Abstract. Arctic soils store large amounts of organic carbon and
other elements, such as amorphous silicon, silicon, calcium, iron, aluminum,
and phosphorous. Global warming is projected to be most pronounced in the
Arctic, leading to thawing permafrost which, in turn, changes the soil
element availability. To project how biogeochemical cycling in Arctic
ecosystems will be affected by climate change, there is a need for data on
element availability. Here, we analyzed the amorphous silicon (ASi) content
as a solid fraction of the soils as well as Mehlich III extractions for the
bioavailability of silicon (Si), calcium (Ca), iron (Fe), phosphorus (P),
and aluminum (Al) from 574 soil samples from the circumpolar Arctic region.
We show large differences in the ASi fraction and in Si, Ca, Fe, Al, and P
availability among different lithologies and Arctic regions. We summarize
these data in pan-Arctic maps of the ASi fraction and available Si, Ca, Fe, P,
and Al concentrations, focusing on the top 100 cm of Arctic soil.

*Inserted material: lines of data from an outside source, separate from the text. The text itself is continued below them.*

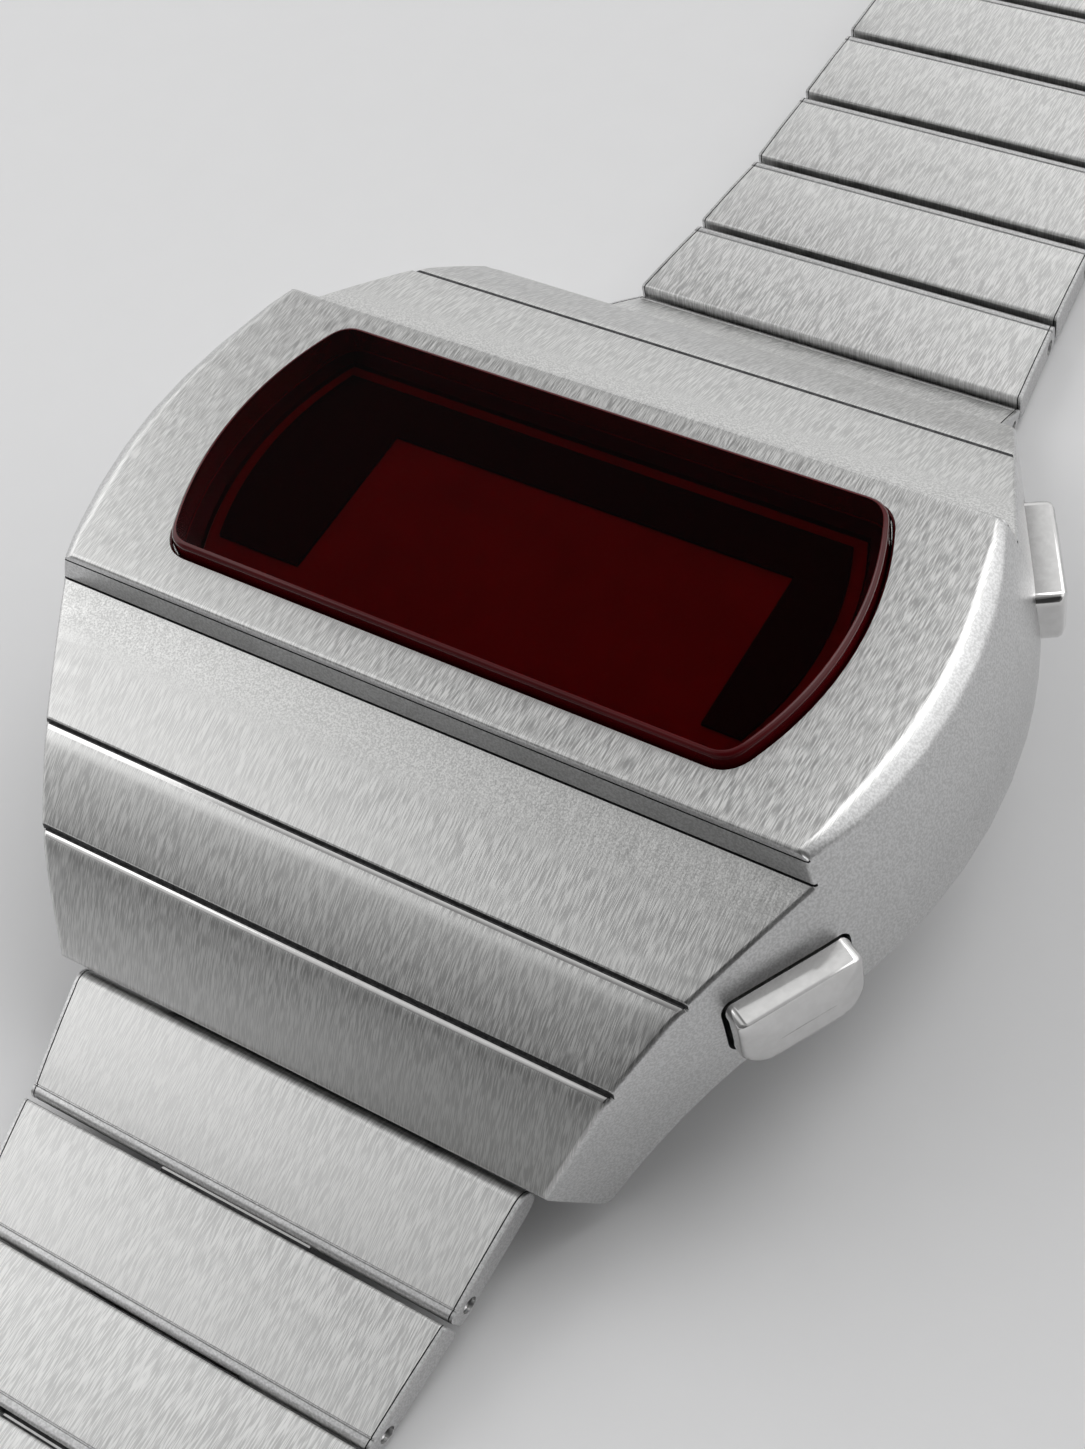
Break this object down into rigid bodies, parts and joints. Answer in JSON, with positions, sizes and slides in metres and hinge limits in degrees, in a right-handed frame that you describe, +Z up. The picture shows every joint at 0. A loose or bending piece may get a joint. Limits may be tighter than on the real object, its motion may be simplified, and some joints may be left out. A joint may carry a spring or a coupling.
{
  "type": "digital wristwatch",
  "caption": "Steel digital wristwatch with a barrel-shaped case stepped in facets, a ruby window, side buttons and a tapering link bracelet with a folding clasp.",
  "frame": {"origin": "centre of the case back's flat outer face, on the table that the open watch lies on", "axes": "+X towards 3 o'clock, the side with the buttons; +Y towards 12 o'clock; +Z up, out of the window"},
  "size_m": [0.0368, 0.1865, 0.0138],
  "materials": {
    "steel": "brushed lengthways",
    "band_steel": "brushed lengthways",
    "polished_steel": "polished",
    "crystal": "polished, ruby tint",
    "filter": "glossy dark red",
    "mask": "flat black",
    "rubber": "soft black",
    "display": "dark ceramic",
    "board": "lacquered",
    "chip": "moulded",
    "can": "plated",
    "frame": "moulded",
    "cell": "satin",
    "contact": "plated"
  },
  "bodies": {
    "head": {"case_body": "steel", "crystal": "crystal", "crystal_gasket": "rubber", "display_mask": "mask", "display_filter": "filter", "led_display": "display", "circuit_board": "board", "driver_chip": "chip", "timing_crystal": "can", "trimmer": "can", "module_frame": "frame", "module_screws": "polished_steel", "battery_left": "cell", "battery_right": "cell", "battery_contacts": "contact", "upper_switch_leaf": "contact", "lower_switch_leaf": "contact", "case_back": "steel", "case_back_gasket": "rubber", "case_back_screws": "polished_steel", "near_spring_bar": "polished_steel", "far_spring_bar": "polished_steel", "upper_button_spring": "polished_steel", "upper_button_seal": "rubber", "lower_button_spring": "polished_steel", "lower_button_seal": "rubber"},
    "upper_button": {"upper_button": "polished_steel", "upper_button_clip": "polished_steel"},
    "lower_button": {"lower_button": "polished_steel", "lower_button_clip": "polished_steel"},
    "near_link_1": {"near_link_1": "band_steel"},
    "near_link_2": {"near_link_2": "band_steel"},
    "near_link_3": {"near_link_3": "band_steel"},
    "near_link_4": {"near_link_4": "band_steel"},
    "near_link_5": {"near_link_5": "band_steel"},
    "near_link_6": {"near_link_6": "band_steel"},
    "near_link_7": {"near_link_7": "band_steel"},
    "near_link_8": {"near_link_8": "band_steel"},
    "near_link_9": {"near_link_9": "band_steel"},
    "near_link_10": {"near_link_10": "band_steel"},
    "near_link_11": {"near_link_11": "band_steel"},
    "near_link_12": {"near_link_12": "band_steel"},
    "hook": {"hook": "band_steel"},
    "far_link_1": {"far_link_1": "band_steel"},
    "far_link_2": {"far_link_2": "band_steel"},
    "far_link_3": {"far_link_3": "band_steel"},
    "far_link_4": {"far_link_4": "band_steel"},
    "far_link_5": {"far_link_5": "band_steel"},
    "far_link_6": {"far_link_6": "band_steel"},
    "far_link_7": {"far_link_7": "band_steel"},
    "far_link_8": {"far_link_8": "band_steel"},
    "far_link_9": {"far_link_9": "band_steel"},
    "far_link_10": {"far_link_10": "band_steel"},
    "clasp": {"clasp_ladder": "band_steel", "clasp_pin": "polished_steel"},
    "cover": {"clasp_cover": "band_steel"}
  },
  "joints": [
    {"name": "upper_button_press", "type": "slide", "parent": "head", "child": "upper_button", "axis": [-0.8704, -0.4924, 0], "range_m": [0, 0.0007], "stiffness_N_per_m": 400, "springref_m": -0.0004, "deforming": ["upper_button_spring"]},
    {"name": "lower_button_press", "type": "slide", "parent": "head", "child": "lower_button", "axis": [-0.8704, 0.4924, 0], "range_m": [0, 0.0007], "stiffness_N_per_m": 400, "springref_m": -0.0004, "deforming": ["lower_button_spring"]},
    {"name": "near_link_1_hinge", "type": "hinge", "parent": "head", "child": "near_link_1", "pos_m": [0, -0.0171, 0.0037], "axis": [1, 0, 0], "range_deg": [-10, 37.5]},
    {"name": "near_link_2_hinge", "type": "hinge", "parent": "near_link_1", "child": "near_link_2", "pos_m": [0, -0.02255, 0.00188], "axis": [-1, 0, 0], "range_deg": [-38, 25.9]},
    {"name": "near_link_3_hinge", "type": "hinge", "parent": "near_link_2", "child": "near_link_3", "pos_m": [0, -0.02744, 0.0008], "axis": [1, 0, 0], "range_deg": [-19.5, 44.4]},
    {"name": "near_link_4_hinge", "type": "hinge", "parent": "near_link_3", "child": "near_link_4", "pos_m": [0, -0.03244, 0.0008], "axis": [-1, 0, 0], "range_deg": [-32, 32]},
    {"name": "near_link_5_hinge", "type": "hinge", "parent": "near_link_4", "child": "near_link_5", "pos_m": [0, -0.03744, 0.0008], "axis": [1, 0, 0], "range_deg": [-32, 32]},
    {"name": "near_link_6_hinge", "type": "hinge", "parent": "near_link_5", "child": "near_link_6", "pos_m": [0, -0.04244, 0.0008], "axis": [-1, 0, 0], "range_deg": [-32, 32]},
    {"name": "near_link_7_hinge", "type": "hinge", "parent": "near_link_6", "child": "near_link_7", "pos_m": [0, -0.04744, 0.0008], "axis": [1, 0, 0], "range_deg": [-32, 32]},
    {"name": "near_link_8_hinge", "type": "hinge", "parent": "near_link_7", "child": "near_link_8", "pos_m": [0, -0.05244, 0.0008], "axis": [-1, 0, 0], "range_deg": [-32, 32]},
    {"name": "near_link_9_hinge", "type": "hinge", "parent": "near_link_8", "child": "near_link_9", "pos_m": [0, -0.05744, 0.0008], "axis": [1, 0, 0], "range_deg": [-32, 32]},
    {"name": "near_link_10_hinge", "type": "hinge", "parent": "near_link_9", "child": "near_link_10", "pos_m": [0, -0.06244, 0.0008], "axis": [-1, 0, 0], "range_deg": [-32, 32]},
    {"name": "near_link_11_hinge", "type": "hinge", "parent": "near_link_10", "child": "near_link_11", "pos_m": [0, -0.06744, 0.0008], "axis": [1, 0, 0], "range_deg": [-32, 32]},
    {"name": "near_link_12_hinge", "type": "hinge", "parent": "near_link_11", "child": "near_link_12", "pos_m": [0, -0.07244, 0.0008], "axis": [-1, 0, 0], "range_deg": [-32, 32]},
    {"name": "hook_hinge", "type": "hinge", "parent": "near_link_12", "child": "hook", "pos_m": [0, -0.07744, 0.0008], "axis": [1, 0, 0], "range_deg": [-32, 32]},
    {"name": "far_link_1_hinge", "type": "hinge", "parent": "head", "child": "far_link_1", "pos_m": [0, 0.0171, 0.0037], "axis": [-1, 0, 0], "range_deg": [-21.7, 25.7]},
    {"name": "far_link_2_hinge", "type": "hinge", "parent": "far_link_1", "child": "far_link_2", "pos_m": [0, 0.02207, 0.0008], "axis": [1, 0, 0], "range_deg": [-62.2, 1.7]},
    {"name": "far_link_3_hinge", "type": "hinge", "parent": "far_link_2", "child": "far_link_3", "pos_m": [0, 0.02707, 0.0008], "axis": [-1, 0, 0], "range_deg": [-32, 32]},
    {"name": "far_link_4_hinge", "type": "hinge", "parent": "far_link_3", "child": "far_link_4", "pos_m": [0, 0.03207, 0.0008], "axis": [1, 0, 0], "range_deg": [-32, 32]},
    {"name": "far_link_5_hinge", "type": "hinge", "parent": "far_link_4", "child": "far_link_5", "pos_m": [0, 0.03707, 0.0008], "axis": [-1, 0, 0], "range_deg": [-32, 32]},
    {"name": "far_link_6_hinge", "type": "hinge", "parent": "far_link_5", "child": "far_link_6", "pos_m": [0, 0.04207, 0.0008], "axis": [1, 0, 0], "range_deg": [-32, 32]},
    {"name": "far_link_7_hinge", "type": "hinge", "parent": "far_link_6", "child": "far_link_7", "pos_m": [0, 0.04707, 0.0008], "axis": [-1, 0, 0], "range_deg": [-32, 32]},
    {"name": "far_link_8_hinge", "type": "hinge", "parent": "far_link_7", "child": "far_link_8", "pos_m": [0, 0.05207, 0.0008], "axis": [1, 0, 0], "range_deg": [-32, 32]},
    {"name": "far_link_9_hinge", "type": "hinge", "parent": "far_link_8", "child": "far_link_9", "pos_m": [0, 0.05707, 0.0008], "axis": [-1, 0, 0], "range_deg": [-32, 32]},
    {"name": "far_link_10_hinge", "type": "hinge", "parent": "far_link_9", "child": "far_link_10", "pos_m": [0, 0.06207, 0.0008], "axis": [1, 0, 0], "range_deg": [-32, 32]},
    {"name": "clasp_hinge", "type": "hinge", "parent": "far_link_10", "child": "clasp", "pos_m": [0, 0.06707, 0.0008], "axis": [-1, 0, 0], "range_deg": [-32, 32]},
    {"name": "cover_hinge", "type": "hinge", "parent": "clasp", "child": "cover", "pos_m": [0, 0.06907, 0.0008], "axis": [1, 0, 0], "range_deg": [0, 100]}
  ]
}
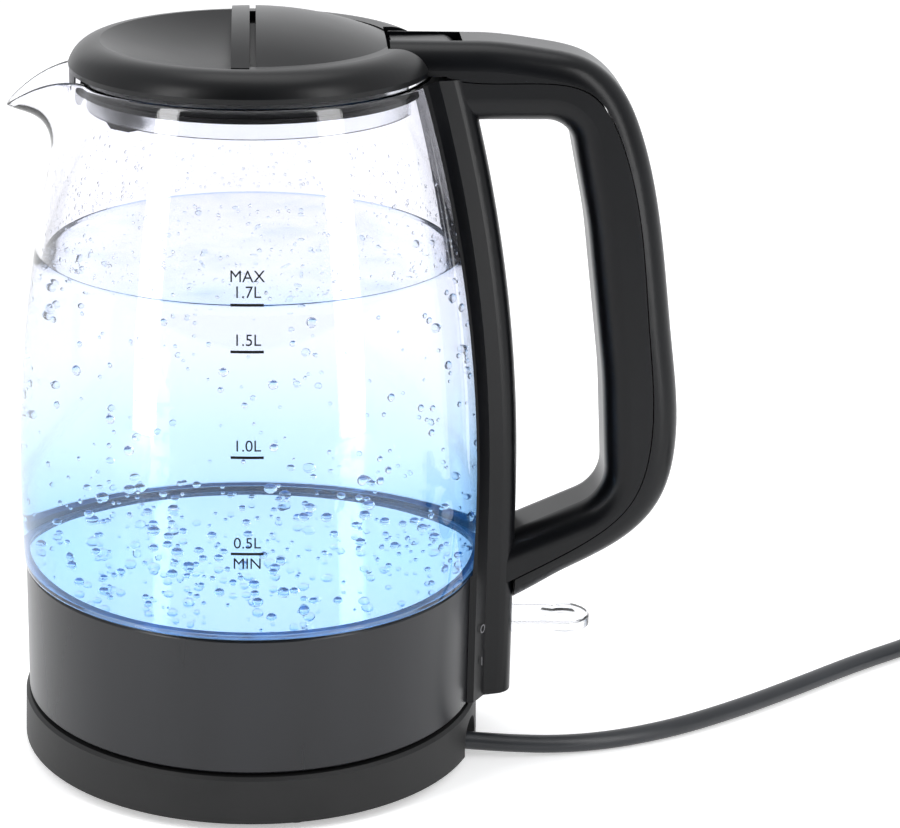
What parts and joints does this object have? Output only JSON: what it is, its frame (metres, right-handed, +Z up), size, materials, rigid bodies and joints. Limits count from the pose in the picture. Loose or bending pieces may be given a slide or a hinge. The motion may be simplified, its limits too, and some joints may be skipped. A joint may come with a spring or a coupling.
{
  "type": "electric kettle",
  "caption": "Cordless electric kettle: glass jug with drawn spout, black collar, side handle, hinged lid and clear switch lever, standing on a round corded power base.",
  "frame": {"origin": "on the jug's vertical axis at table level, under the middle of the round power base", "axes": "+Z up along the jug's axis, +X towards the handle, -X towards the spout, +Y away from the side where the cord runs"},
  "size_m": [0.4344, 0.1684, 0.2438],
  "materials": {
    "base_plastic": "matte dark grey",
    "collar_metal": "satin dark grey",
    "black_plastic": "semi-gloss black",
    "rubber_black": "matte",
    "cord_pvc": "satin",
    "screw_steel": "zinc plated",
    "contact_brass": "bright",
    "plug_nickel": "nickel plated",
    "heater_steel": "brushed",
    "spreader_aluminium": "cast",
    "silicone_clear": "translucent",
    "board_green": "solder mask",
    "led_blue": "emissive blue lens",
    "control_white": "moulded",
    "wire_sleeve": "insulated",
    "jug_glass": "clear borosilicate",
    "clear_plastic": "clear moulded"
  },
  "bodies": {
    "power_base": {"base_housing": "base_plastic", "base_bottom_cover": "base_plastic", "base_feet": "rubber_black", "base_screws": "screw_steel", "base_connector_hub": "black_plastic", "base_contact_rings": "contact_brass", "cord_gland": "black_plastic", "power_cord": "cord_pvc", "power_cord_coil": "cord_pvc", "power_cord_tail": "cord_pvc", "plug_strain_relief": "cord_pvc", "plug_body": "base_plastic", "plug_pins": "plug_nickel", "plug_earth_clips": "plug_nickel"},
    "connector": {"connector_ring": "black_plastic", "connector_contacts": "contact_brass"},
    "kettle": {"collar_shell": "collar_metal", "underside_cover": "base_plastic", "underside_screws": "screw_steel", "heater_plate": "heater_steel", "heat_spreader": "spreader_aluminium", "heating_element": "heater_steel", "glass_seal": "silicone_clear", "led_board": "board_green", "leds": "led_blue", "control_unit": "control_white", "bimetal_disc": "heater_steel", "internal_wires": "wire_sleeve", "glass_jug": "jug_glass", "handle_outer_shell": "black_plastic", "handle_inner_shell": "black_plastic", "handle_screw": "screw_steel", "steam_tube": "silicone_clear", "lid_hinge_pin": "screw_steel", "lever_pivot_pin": "screw_steel", "rocker_pin": "screw_steel"},
    "lid": {"lid_shell": "black_plastic", "lid_cap": "black_plastic", "lid_skirt": "clear_plastic", "lid_seal": "rubber_black", "lid_inner_plate": "black_plastic", "lid_screws": "screw_steel", "lid_latch": "black_plastic", "lid_latch_window": "clear_plastic"},
    "switch": {"switch_lever": "clear_plastic"},
    "rocker": {"trip_rocker": "control_white"}
  },
  "joints": [
    {"name": "kettle_lift", "type": "slide", "parent": "power_base", "child": "connector", "axis": [0, 0, 1], "range_m": [0, 0.06]},
    {"name": "kettle_turn", "type": "hinge", "parent": "connector", "child": "kettle", "pos_m": [0, 0, 0.025], "axis": [0, 0, 1], "continuous": true},
    {"name": "lid_open", "type": "hinge", "parent": "kettle", "child": "lid", "pos_m": [0.0595, 0, 0.2308], "axis": [0, 1, 0], "range_deg": [0, 75]},
    {"name": "switch_press", "type": "hinge", "parent": "kettle", "child": "switch", "pos_m": [0.078, 0, 0.041], "axis": [0, 1, 0], "range_deg": [0, 14]},
    {"name": "rocker_trip", "type": "hinge", "parent": "kettle", "child": "rocker", "pos_m": [0.0615, 0, 0.041], "axis": [0, 1, 0], "range_deg": [-14, 0]}
  ],
  "couplings": [
    {"joint": "rocker_trip", "follows": "switch_press", "ratio": -1}
  ]
}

Furthermore, we provide element availability values for the organic and
mineral layers of the seasonally thawing active layer as well as for the
uppermost permafrost layer. Our spatially explicit data on differences in
the availability of elements between the different lithological classes and
regions now and in the future will improve Arctic Earth system models for
estimating current and future carbon and nutrient feedbacks under climate
change (https://doi.org/10.17617/3.8KGQUN, Schaller and Goeckede, 2022).